I've never heard of the Wiese book, until now that is. ;-) The last book I read in a similar vein was Baxter's A Divine Revelation of Hell. Of course I read Dante's Inferno when I was in high school. I have no confidence in the Baxter book whatsoever. It's fanciful and heretical as far as I can see, not worth the paper it's written on. Dante was completely out to lunch too, writing more for poetic and vengeful justice than truth. From the description of Wiese's work, I don't hold out a lot of hope for it either. Like the Baxter work, it's visionary rather than actual experience, and frankly that kind of thing is subject to the same kind of manipulation the fortune-telling slave girl exhibited in Acts 16. Such things serve the Devil's cause by producing the fear of punishment rather than the perfection of love (1 Jn 4:18), and bondage (Heb 2:15), imho.

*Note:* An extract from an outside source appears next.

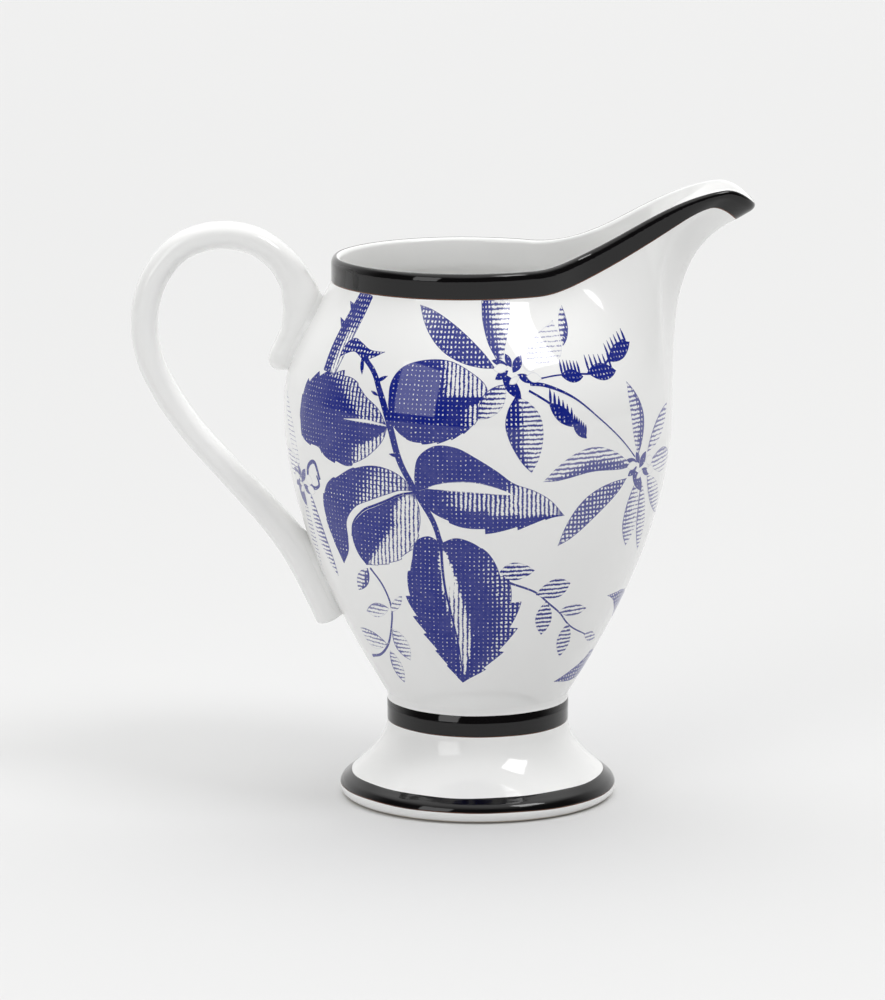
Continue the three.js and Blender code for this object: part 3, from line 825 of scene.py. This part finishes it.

I don't think all experiences involving hell are false, however. When I was a pastor in Duquesne, a family started attending who were all saved for the same reason-- the drunken, miserable father died and went to hell. He was revived some lenthy time later and became a brand new man preaching Christ. A lot of people, particularly family and friends, became Christians, good Christians, as a result of the ordeal. Unfortunately, I never got to meet the man as he died with finality shortly before I showed up on the scene.

SLW said...

Heanous,
You are correct about the technicalities. Hell, or Hades, is only temporary storage for the souls of those dead without Christ. It does not seem to be comfortable, even though it is not actually the ultimate destination (the Lake of Fire) that we popularly associate with Hell. At the end of time, those souls stored there will be raised to faced final judgment. When that process is finished, Hell itself will be thrown into the Lake of Fire along with all those people whose names were not found in the Lamb's Book of Life. I can find no reason for hope for those in Hades (i.e. if one is there, that one is definitely going to the Lake of Fire), and so generally do not make a point of working through all the confusion most folk seem to have in understanding the difference.